J’ai le souvenir de séries de bandes dessinées historiques destinées à visée pédagogique de l’histoire de France ou de Suisse. Généralement, elles passaient à côté tant de l’histoire que de l’art de la bande dessinée. Au final, elles étaient inopérantes à dynamiser un tant soit peu l’enseignement de l’histoire. Récemment, j’ai replongé dans deux publications récentes tentant de renouveler le genre, histoire d’en mesurer l’évolution du genre. À ma droite, je dispose de la série ”Le fil de l’histoire raconté par Ariane et Nino” avec l’album ”Le Mur de Berlin. Au cœur de la guerre froide” des éditions Dupuis. À ma gauche, les éditions La Découverte et la Revue dessinée proposent une Histoire dessinée de la France et son volume 7 consacré à la France des croisades (”Croisades et Cathédrales.
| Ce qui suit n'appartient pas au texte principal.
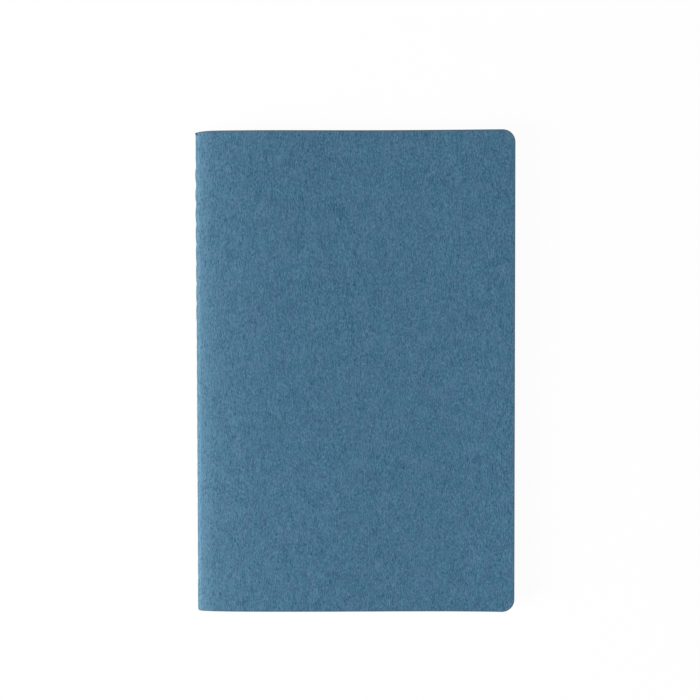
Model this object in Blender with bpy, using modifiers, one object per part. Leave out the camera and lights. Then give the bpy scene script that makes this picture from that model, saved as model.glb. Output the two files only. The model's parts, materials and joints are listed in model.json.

D’Aliénor à Saint-Louis”).
Le dessin
Incontestablement, du côté du dessin, le trait de plume s’est modernisé et mis au goût du jour. Le rendu est agréable. Les publics visés sont néanmoins quelque peu différents. Clairement la série ”Le fil de l’histoire raconté par Ariane et Nino” vise un jeune public scolaire avec un format (17 x 13,5 cm) se rapprochant des livres jeunesses et d’une série telle que les Max & Lili. Concernant l’Histoire dessinée de la France, le format et le dessin est celui d’une bande dessinée pour adultes (26 x 20,5 cm) ou jeunes adultes. Le podcast no 80 de Paroles d’histoire consacré à l’Histoire médiévale et bande dessinée, avec Fanny Madeline et Valérie Theis confirme ce parti-pris.
Les auteurs
Dans les deux cas, un duo d’auteur est à la manœuvre. ”Le Mur de Berlin. Au cœur de la guerre froide” nous indique qu’il est composé de Fabrice Erre, docteur en histoire et professeur d’histoire-géographie au lycée et de Sylvain Savoia, dessinateur de la série Marzi et des Esclaves oubliés de Tramelin. Ces deux auteurs le sont pour l’ensemble des volumes de la série.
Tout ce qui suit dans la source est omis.